#### Task details:
Copy only this range: the line with "Turn this picture" through the final line of the material, inclusive at both ends.

(Rows from a 3D modeling dataset)

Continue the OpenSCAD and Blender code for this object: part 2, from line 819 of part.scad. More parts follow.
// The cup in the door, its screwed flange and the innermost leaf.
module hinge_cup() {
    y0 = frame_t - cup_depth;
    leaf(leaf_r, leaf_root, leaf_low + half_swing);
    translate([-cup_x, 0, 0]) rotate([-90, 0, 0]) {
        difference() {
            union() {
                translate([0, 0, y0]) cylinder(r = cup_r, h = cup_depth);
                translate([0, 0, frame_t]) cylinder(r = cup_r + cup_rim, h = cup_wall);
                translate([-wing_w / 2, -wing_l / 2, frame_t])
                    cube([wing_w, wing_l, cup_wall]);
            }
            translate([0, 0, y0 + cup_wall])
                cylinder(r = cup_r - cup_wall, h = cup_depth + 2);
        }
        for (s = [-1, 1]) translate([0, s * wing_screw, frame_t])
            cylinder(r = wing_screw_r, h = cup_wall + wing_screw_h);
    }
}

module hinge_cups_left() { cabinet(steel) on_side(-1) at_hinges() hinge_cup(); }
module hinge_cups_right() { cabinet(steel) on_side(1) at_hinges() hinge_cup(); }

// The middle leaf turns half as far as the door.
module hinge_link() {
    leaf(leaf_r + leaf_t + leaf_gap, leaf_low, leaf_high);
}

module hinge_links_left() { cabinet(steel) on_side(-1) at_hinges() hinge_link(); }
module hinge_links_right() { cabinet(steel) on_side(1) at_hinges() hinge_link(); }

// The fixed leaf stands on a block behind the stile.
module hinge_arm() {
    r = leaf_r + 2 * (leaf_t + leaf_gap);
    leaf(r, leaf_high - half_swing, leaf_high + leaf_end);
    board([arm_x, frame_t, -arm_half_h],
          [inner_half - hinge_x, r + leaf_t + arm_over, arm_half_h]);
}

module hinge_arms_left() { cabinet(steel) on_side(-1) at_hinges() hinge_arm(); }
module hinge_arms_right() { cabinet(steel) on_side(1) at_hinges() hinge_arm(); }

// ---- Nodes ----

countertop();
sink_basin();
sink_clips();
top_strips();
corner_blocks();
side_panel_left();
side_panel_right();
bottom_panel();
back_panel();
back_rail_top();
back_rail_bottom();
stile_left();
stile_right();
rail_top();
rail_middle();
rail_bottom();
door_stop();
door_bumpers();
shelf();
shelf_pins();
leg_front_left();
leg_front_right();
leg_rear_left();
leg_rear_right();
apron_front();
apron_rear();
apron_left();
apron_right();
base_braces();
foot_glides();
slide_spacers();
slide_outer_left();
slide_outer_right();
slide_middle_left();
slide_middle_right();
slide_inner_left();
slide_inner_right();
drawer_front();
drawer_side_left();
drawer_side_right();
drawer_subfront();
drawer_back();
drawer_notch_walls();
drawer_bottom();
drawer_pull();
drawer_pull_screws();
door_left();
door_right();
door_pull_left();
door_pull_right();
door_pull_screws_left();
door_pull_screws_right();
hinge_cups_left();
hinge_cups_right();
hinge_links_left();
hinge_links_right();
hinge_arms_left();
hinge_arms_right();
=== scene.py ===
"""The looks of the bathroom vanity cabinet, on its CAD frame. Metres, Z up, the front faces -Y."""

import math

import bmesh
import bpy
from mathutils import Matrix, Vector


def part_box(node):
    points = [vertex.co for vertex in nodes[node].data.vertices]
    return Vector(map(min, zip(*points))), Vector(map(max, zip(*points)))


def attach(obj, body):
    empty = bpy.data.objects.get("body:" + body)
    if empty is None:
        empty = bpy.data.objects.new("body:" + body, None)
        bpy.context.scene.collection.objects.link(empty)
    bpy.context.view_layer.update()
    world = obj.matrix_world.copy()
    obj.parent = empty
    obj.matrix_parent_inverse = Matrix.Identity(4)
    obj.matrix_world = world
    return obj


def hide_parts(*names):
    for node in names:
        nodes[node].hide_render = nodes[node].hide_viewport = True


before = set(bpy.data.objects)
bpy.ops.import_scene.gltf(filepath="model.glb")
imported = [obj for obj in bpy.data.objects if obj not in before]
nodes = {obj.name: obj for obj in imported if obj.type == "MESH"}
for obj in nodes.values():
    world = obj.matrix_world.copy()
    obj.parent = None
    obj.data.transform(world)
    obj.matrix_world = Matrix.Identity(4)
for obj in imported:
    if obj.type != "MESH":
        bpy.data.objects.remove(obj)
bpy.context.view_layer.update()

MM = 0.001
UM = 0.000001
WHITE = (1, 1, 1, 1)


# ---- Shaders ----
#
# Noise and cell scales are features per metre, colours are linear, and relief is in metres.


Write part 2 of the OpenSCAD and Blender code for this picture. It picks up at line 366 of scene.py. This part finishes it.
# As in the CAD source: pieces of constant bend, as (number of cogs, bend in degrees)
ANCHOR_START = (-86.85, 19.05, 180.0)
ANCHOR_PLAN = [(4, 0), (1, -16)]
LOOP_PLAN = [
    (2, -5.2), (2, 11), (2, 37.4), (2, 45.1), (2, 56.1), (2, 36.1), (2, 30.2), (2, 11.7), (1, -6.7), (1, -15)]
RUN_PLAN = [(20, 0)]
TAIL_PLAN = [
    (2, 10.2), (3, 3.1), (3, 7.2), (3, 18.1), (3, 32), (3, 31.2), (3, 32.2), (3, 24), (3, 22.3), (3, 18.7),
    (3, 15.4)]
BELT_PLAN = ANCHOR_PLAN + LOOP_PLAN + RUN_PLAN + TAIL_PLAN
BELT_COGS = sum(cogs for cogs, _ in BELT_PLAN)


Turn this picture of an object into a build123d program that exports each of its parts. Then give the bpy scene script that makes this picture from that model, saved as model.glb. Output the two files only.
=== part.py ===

#### Correct answer:
Turn this picture of an object into a build123d program that exports each of its parts. Then give the bpy scene script that makes this picture from that model, saved as model.glb. Output the two files only.
=== part.py ===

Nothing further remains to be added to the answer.